DOL-OIG Peer Review of DHS-OIG Audit Function

DOL-OIG conducted an external peer review of the system

of quality control for the U.S. Department of Homeland

Security (DHS)-OIG’s audit function for the year ending

on September 30, 2008. This review, which was issued

in June 2009, resulted in an opinion that the system of

quality control for DHS-OIG was suitably designed and

provided a reasonable assurance of DHS-OIG conforming

to professional standards in the conduct of audits. The

peer review gave DHS-OIG a pass rating and identified

seven findings and recommendations. According to

DHS-OIG, as of September 2010, corrective actions have

been taken to address five recommendations. The two

outstanding recommendations are that DHS-OIG revises

its audit manual to incorporate Government Auditing

Standards, paragraphs 7.57 and 7.59, related to the

validity and reliability of evidence; and emphasize to staff

the requirement to document the consideration of fraud.

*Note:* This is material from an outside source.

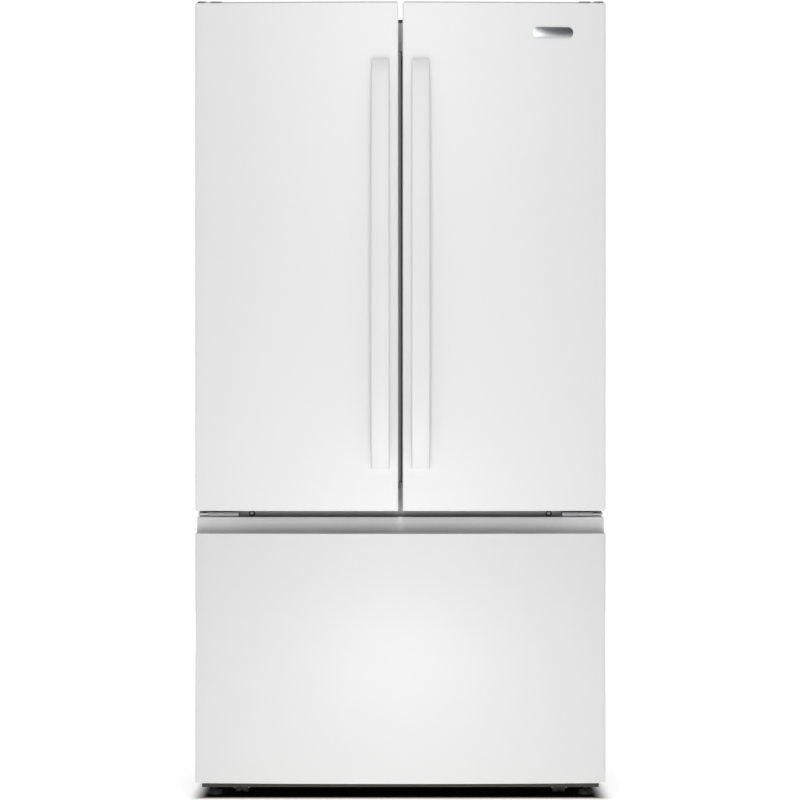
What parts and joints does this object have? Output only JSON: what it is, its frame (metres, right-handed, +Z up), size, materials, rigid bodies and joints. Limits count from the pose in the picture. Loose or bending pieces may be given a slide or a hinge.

DHS reported it plans to issue a new audit manual in the

fourth quarter of 2011 which will address Government

Auditing Standards, paragraphs 7.57 and 7.59. DHS

also reported that, through training classes and daily

supervisory guidance, it has notified auditors to better

document fraud consideration. As an additional control,

the Supervisory Review Checklist will be expanded to

include the requirement to document consideration of

fraud, starting in the audit planning phase when the new

audit manual is issued.

DOL-OIG Peer Review of HHS-OIG Investigative Function

DOL-OIG conducted an external peer review of the U.S.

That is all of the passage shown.